As the oldest continuously ruling family in Westeros (older even than the Starks), House Gardner led the fight against the Targaryen invasion. Aegon was merciless: Mern and all seven of his descendants were killed at the Field of Fire. The Tyrells were the Gardener's stewards, and in the face of defeat, they surrendered the Reach. Aegon named the Tyrells Warden but kept a sharp eye on them. The Tyrells never once openly put a foot out of place, but their ability to manipulate behind the scenes became legendary.

Where Is Dorne?


Dorne gets totally shafted by the HBO series. But in the books, this is the most fascinating of the Seven Kingdoms. Dorne's rulers are descended from The Rhoynar, who initially came to Westeros after the Valyrians (including the Targaryen family) drove them out of Essos. Unlike the other litany of Westeros-based conquests over the generations, this one had no battles. It was just mass migration followed by intermarriage into the powerful Martell clan, forming the current ruling family. The Dornish progressive attitudes toward women, sex, and bastards were ported over from Essos, as was the custom of calling themselves "Prince" instead of "King."

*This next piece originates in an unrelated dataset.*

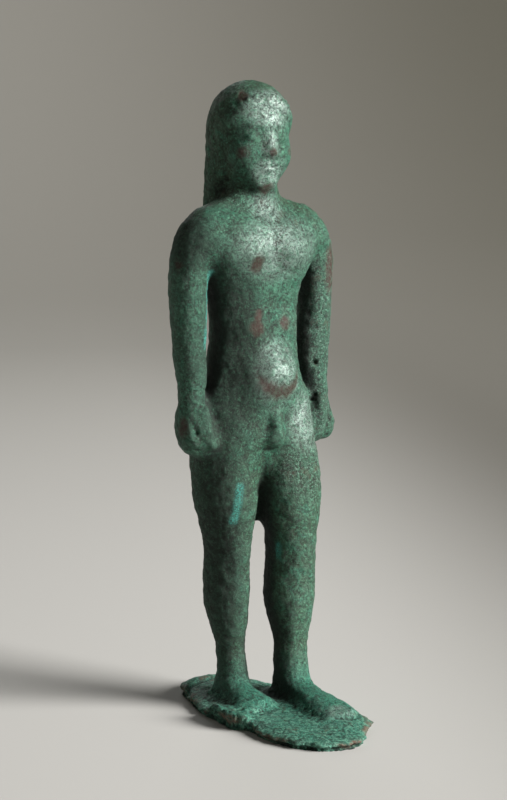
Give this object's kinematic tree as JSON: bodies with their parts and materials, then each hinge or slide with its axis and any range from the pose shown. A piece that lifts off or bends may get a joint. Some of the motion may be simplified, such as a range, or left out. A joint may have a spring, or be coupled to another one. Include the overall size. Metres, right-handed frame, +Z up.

The longstanding resentment toward being driven from their ancestral home was part of what caused the Dornish refusal to bend the knee to the Valyrian Targaryens. But unlike the other kingdoms, they defeated Aegon when he attempted to take their land. The Targaryens wound up having to conquer Dorne the way the Rhoynish had: intermarriage. These marriages began in 187 AC, over halfway through the Targaryen's 300-year reign. The pact of Targaryen-to-Martell marriages allowed the Dornish to keep their "Prince" and "Princess" titles and the intermingling of the bloodlines tied the Dornish tighter to the Targaryens than any other kingdoms. It also left the Dornish on the wrong side during Robert's Rebellion, so they've been at odds with the rest of the continent ever since.